You stand at the lever. If you pull it, you switch the tracks to a Cloud-Agnostic / Multi-Cloud strategy using Kubernetes and open-source abstractions. 

  • The Sacrifice: You avoid Vendor Lock-in (saving your future self from massive price hikes), but you immediately “crush” your Time-to-Market. Your developers now must manage complex abstractions and “plumbing” instead of shipping features, potentially letting a competitor beat you to market. 
  • The Dilemma: Is the theoretical risk of future dependency worse than the certain risk of current inefficiency? 

Why these matter in Enterprise Architecture. 

In classic ethics, the trolley problem tests Utilitarianism, a moral theory that judges actions by their consequences, advocating for choices that produce the greatest overall happiness and minimise suffering for the greatest number of people. vs. Deontology, an ethical theory focused on duties and rules, asserting that the morality of an action lies in the action itself and the intention behind it, not its outcome. Sounds like an Enterprise Architects job description… 

In Enterprise Architecture, the trolley problem really presents as following: 

  • Agility vs. Stability: How much friction can the organization endure? 
  • Short-term Gains vs. Total Cost of Ownership (TCO): Are we borrowing from the future to pay for today? 
  • Governance vs. Autonomy: Who gets to decide which “track” we are on? 

However, what this is really called is Architectural Dilemmas. And these dilemmas are the hardest part of being an Enterprise Architect as there is rarely a “correct” answer, only a series of trade-offs requiring negotiations and more than just a C4 diagram and well-trodden ADM theory. 
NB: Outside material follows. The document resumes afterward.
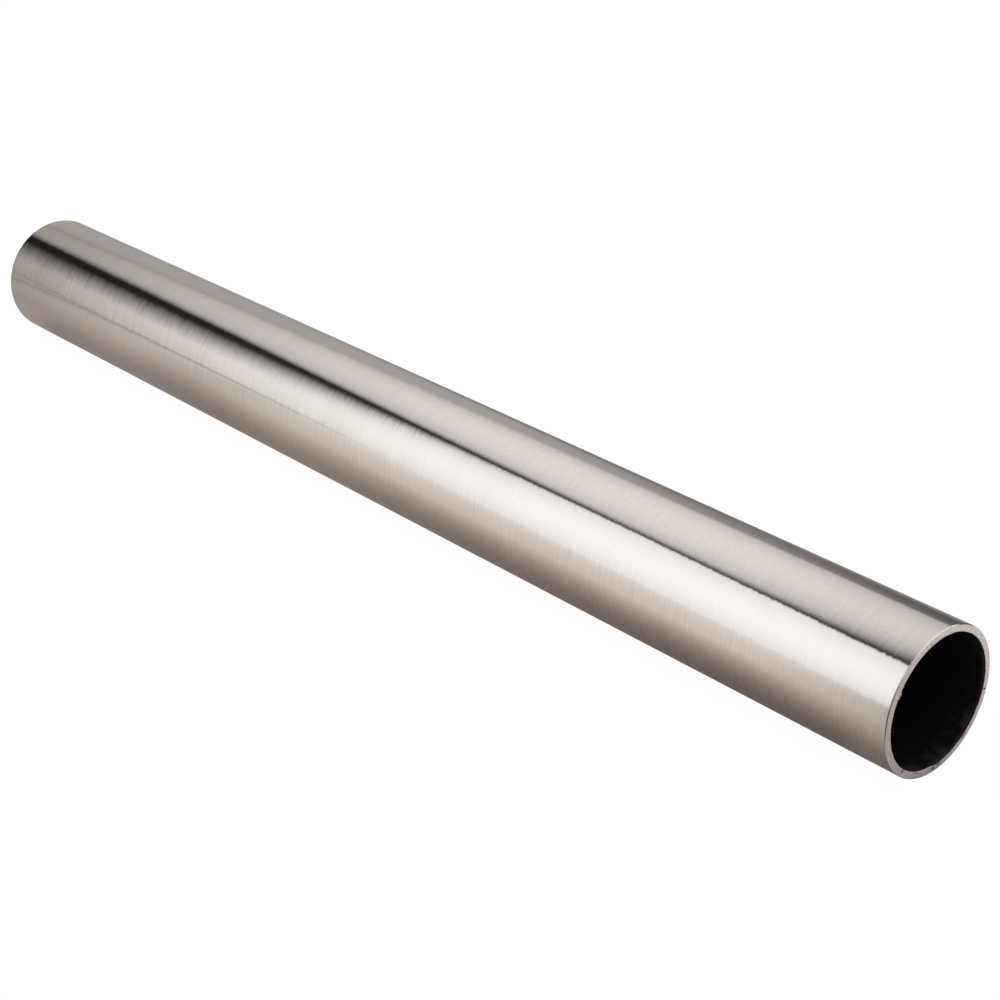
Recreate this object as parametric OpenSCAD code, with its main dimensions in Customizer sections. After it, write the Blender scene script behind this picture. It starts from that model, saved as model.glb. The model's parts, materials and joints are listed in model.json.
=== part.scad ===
// Closet rod: one length of welded steel tube, brushed and nickel plated outside, bare inside.
// The rod lies along X, with the origin on its axis halfway between its two cut ends.

/* [Rod] */
// Outside diameter of the rod
rod_diameter = 33.34; // [16:0.01:60]
// Length of the rod from one cut end to the other
rod_length = 326; // [100:1:3660]
// Thickness of the steel wall
wall_thickness = 1.65; // [0.8:0.05:4]

/* [Cut ends] */
// Radius that polishing leaves on the outer edge of each end
outer_edge_radius = 0.3; // [0.05:0.05:0.6]
// Width of the chamfer that deburring leaves on the inner edge of each end
inner_edge_chamfer = 0.15; // [0.05:0.05:0.5]

/* [Hidden] */

// Facets of a full circle in a preview
$fn = 180;

outer_radius = rod_diameter / 2;
inner_radius = outer_radius - wall_thickness;
half_length = rod_length / 2;
nickel_colour = [0.74, 0.71, 0.68];

// Wall cut through lengthwise: x is the distance from the rod's axis, y runs along it
module wall_section() {
    difference() {
        union() {
            translate([inner_radius, outer_edge_radius - half_length])
                square([wall_thickness, rod_length - 2 * outer_edge_radius]);
            translate([inner_radius, -half_length])
                square([wall_thickness - outer_edge_radius, rod_length]);
            for (end = [-1, 1])
                translate([outer_radius - outer_edge_radius, end * (half_length - outer_edge_radius)])
                    circle(r = outer_edge_radius);
        }
        for (end = [-1, 1])
            translate([inner_radius, end * half_length])
                inner_edge_cutter();
    }
}

// Square set on its corner, which takes the inner edge off at 45 degrees
module inner_edge_cutter() {
    rotate(45)
        square(inner_edge_chamfer * sqrt(2), center = true);
}

// The whole rod: a plain round tube, open from end to end
module rod_tube() {
    color(nickel_colour)
        rotate([0, 90, 0])
            rotate_extrude()
                wall_section();
}

rod_tube();
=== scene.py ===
"""Looks of a closet rod: one length of steel tube, brushed and nickel plated outside, open at both ends.

Lengths are in metres and angles in degrees. The rod lies along X with its axis at the origin.
An angle round the rod is 0 on its -Y side, which faces the camera, 90 on top and 180 behind.
A bend is a value that changes smoothly from one to another: (first value, last value, where the change
starts, where it ends). It changes with x unless its comment says otherwise.
"""

import json
import math

import bmesh
import bpy
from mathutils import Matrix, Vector, noise

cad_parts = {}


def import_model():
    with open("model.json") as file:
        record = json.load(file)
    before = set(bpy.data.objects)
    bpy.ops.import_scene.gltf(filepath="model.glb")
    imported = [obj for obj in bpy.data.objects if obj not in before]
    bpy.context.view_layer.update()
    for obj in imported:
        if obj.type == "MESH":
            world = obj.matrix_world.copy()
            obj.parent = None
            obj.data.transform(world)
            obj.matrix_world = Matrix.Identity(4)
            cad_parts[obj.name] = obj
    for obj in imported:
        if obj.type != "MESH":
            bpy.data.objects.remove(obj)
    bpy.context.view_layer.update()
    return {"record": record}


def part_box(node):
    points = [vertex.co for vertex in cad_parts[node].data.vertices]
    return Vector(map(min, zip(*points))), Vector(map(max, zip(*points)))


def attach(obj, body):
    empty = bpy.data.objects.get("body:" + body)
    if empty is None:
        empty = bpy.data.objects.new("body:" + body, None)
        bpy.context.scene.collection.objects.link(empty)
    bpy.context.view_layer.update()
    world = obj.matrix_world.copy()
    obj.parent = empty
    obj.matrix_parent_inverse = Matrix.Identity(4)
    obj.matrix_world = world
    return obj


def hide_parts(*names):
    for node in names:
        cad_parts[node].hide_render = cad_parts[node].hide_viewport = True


MM = 0.001
WHITE = (1.0, 1.0, 1.0)

# The range that most of a noise's values lie in, and their middle
NOISE_RANGE = (0.3, 0.7)
NOISE_MIDDLE = 0.5

# Rod
CIRCLE_STEPS = 640
WALL_RING_SPACING = 10 * MM
EDGE_STEPS = 6
FACE_STEPS = 10
INNER_EDGE_STEPS = 3
FACE_CROWN = 0.05 * MM
INNER_EDGE = 0.05 * MM

# Distances from an end at which the wall and the bore have rings, besides the evenly spaced ones
WALL_GUARDS = (2 * MM, 0.5 * MM, 0.1 * MM, 0)
BORE_GUARDS = (0.15 * MM, 0.5 * MM, 1.5 * MM, 4 * MM)

# Roughness of the bore's edges: its height and length, the distances from the edge over which it ends, how
# far apart in the noise the two ends lie, and the share and fineness of its smaller bumps
BURR_HEIGHT = 0.045 * MM
BURR_LENGTH = 0.8 * MM
WEAR_REACH = (0.15 * MM, 0.45 * MM)
ENDS_APART = 3
SMALL_BUMP_SHARE = 0.5
SMALL_BUMP_FINENESS = 2.7

# Map that the bake uses: each rectangle's lowest and highest V
BAKE_RECTANGLES = {
    "wall": (0.01, 0.35),
    "bore": (0.37, 0.68),
    "right_rim": (0.7, 0.78),
    "left_rim": (0.8, 0.88),
}
BAKE_MARGIN = 0.01
BAKE_SEAM_STEP = CIRCLE_STEPS // 4
RIM_ROWS = EDGE_STEPS + FACE_STEPS + INNER_EDGE_STEPS + 1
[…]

So, it’s really like getting the trolley at Tesco with the wonky wheel, by the time you’ve found the compromise you’re already in the store, it’s raining outside, you’re committed now so with determination the trolley will probably only end up slightly off the track and this creates a compromise that works.  

Real-world EA is about navigating a slightly broken system and finding a “compromise that works” rather than achieving theoretical perfection.  The communication of the dilemmas and gaining buy in from stakeholders tied to their respective tracks is the difference.